The timing drew more attention. Recently, the Pentagon’s Defense Intelligence Agency raised its counterintelligence threat assessment of Israel to its highest level, citing escalating concerns about Israeli espionage. These reports appeared days before the vote.
Israel seeks a new cooperation framework as the Obama-era memorandum of understanding nears its 2028 end. The current agreement delivers approximately $3.8 billion annually, over a decade totaling $38 billion. Former Israeli Prime Minister Naftali Bennett recently commented on Israel’s stance amidst conflict with Iran, describing the situation as “a moment of truth” and emphasizing Israel’s capacity to “act with strength and effectiveness.”
What Progressives Say
Sanders criticizes the provision as a concession to a foreign government against voter opposition. “Netanyahu is lobbying for Section 224 in the national defense bill, a provision quietly expanding U.S.-Israel military cooperation with nearly no oversight,” he wrote. “The American public does not wish for more U.S. military aid to Israel.” Khanna, during the markup, argued the measure rewards Israeli Prime Minister Benjamin Netanyahu as lawmakers question the relationship, saying, “The American public is tired of Netanyahu’s arrogance and insolence dictating America’s actions.”
Jacobs argues the U.S. is heading in the wrong direction. “If any other nation were credibly accused of repeatedly violating U.S. and international law,” she stated, “we would not be moving to deepen and permanently expand military ties with them.”
Military experts describe the provision as unprecedented. Retired Air Force Lieutenant Colonel William Astore told The Intercept he could not recall another instance where Congress formalized national security technology integration with a foreign country, identifying artificial intelligence and autonomous systems as areas of concern.
What Conservatives Say
Greene portrays the measure as undermining American sovereignty, reflecting the self-reliance language Israel’s leaders often use. “If Israel is sovereign,” she wrote, “it doesn’t need to merge with America’s military in section 224 of the NDAA, nor requires American tax dollars for its wars.” She added that the provision gives Israel “full control.”
In another post, Greene connected Section 224 to espionage concerns. “The Pentagon heightened the threat of Israeli spying on the U.S. and AIPAC openly praises Republicans for section 224 in the NDAA, merging our military with Israel’s.” Kentucky Representative Thomas Massie, a Republican defeated in his primary after pro-Israel funding aided his opponent, vowed to propose a floor amendment to eliminate the section, expressing that “we are a sovereign country.”
What Section 224 Requires
The provision directs the secretary of defense to appoint an executive agent responsible for coordinating U.S.-Israel defense technology efforts across areas including, but not limited to, counter-drone systems, anti-tunneling, missile and air defense, artificial intelligence, autonomous systems, directed energy, cyber defense, biotechnology, and network integration.
Key Requirements:
- The Pentagon must update the public periodically on a Defense Department website
- The agent will identify Israeli-origin technologies for U.S. military integration and establish frameworks for joint ventures, licensing agreements, and co-production partnerships with Israeli industries
- The Pentagon must work with the State Department, Commerce Department, and other federal agencies to ensure legal compliance
- Within 180 days of enactment, the Pentagon must brief Congress on implementation and provide annual reports to Congress through 2030
- All reports must be unclassified, though a classified annex is allowed
What Supporters Say
Supporters refute claims that the provision merges the militaries. Alabama Representative Mike Rogers, a Republican who introduced the bill alongside Washington Representative Adam Smith, a Democrat, stated Section 224 “merely adds transparency and improves efficiency by appointing a single official to oversee existing initiatives,” noting it surrenders no control over U.S. operations, personnel, or equipment.
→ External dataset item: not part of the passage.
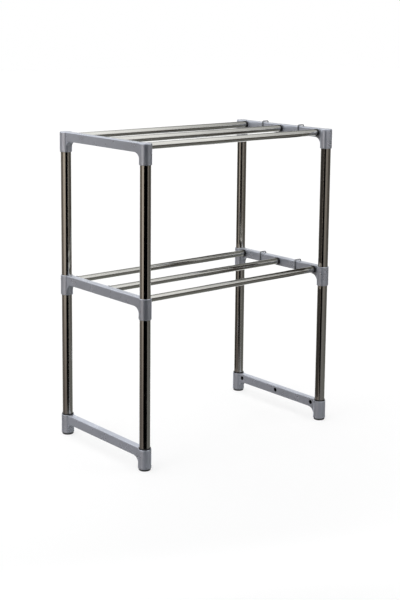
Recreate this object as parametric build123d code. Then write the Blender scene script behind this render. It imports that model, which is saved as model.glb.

The measure’s proponents dispute allegations that Netanyahu influenced the legislation. At the markup, Jackson denied receiving any communication from the Israeli prime minister and deemed the suggestion “complete misinformation.” Davis echoed this denial. Khanna’s claims trace back to a letter Netanyahu sent to Marlin Stutzman, an Indiana Republican not on the committee, endorsing an unrelated resolution to phase out U.S. military aid to Israel.
AIPAC asserts that the provision “advances America strategically by bolstering our partnership with Israel” in areas crucial to modern warfare. The organization insists Section 224 neither creates new programs nor authorizes additional funding.
What Comes Next
The NDAA must still pass the full House, be reconciled with the Senate version, and receive presidential approval to become law. Massie has pledged to raise the issue again on the floor.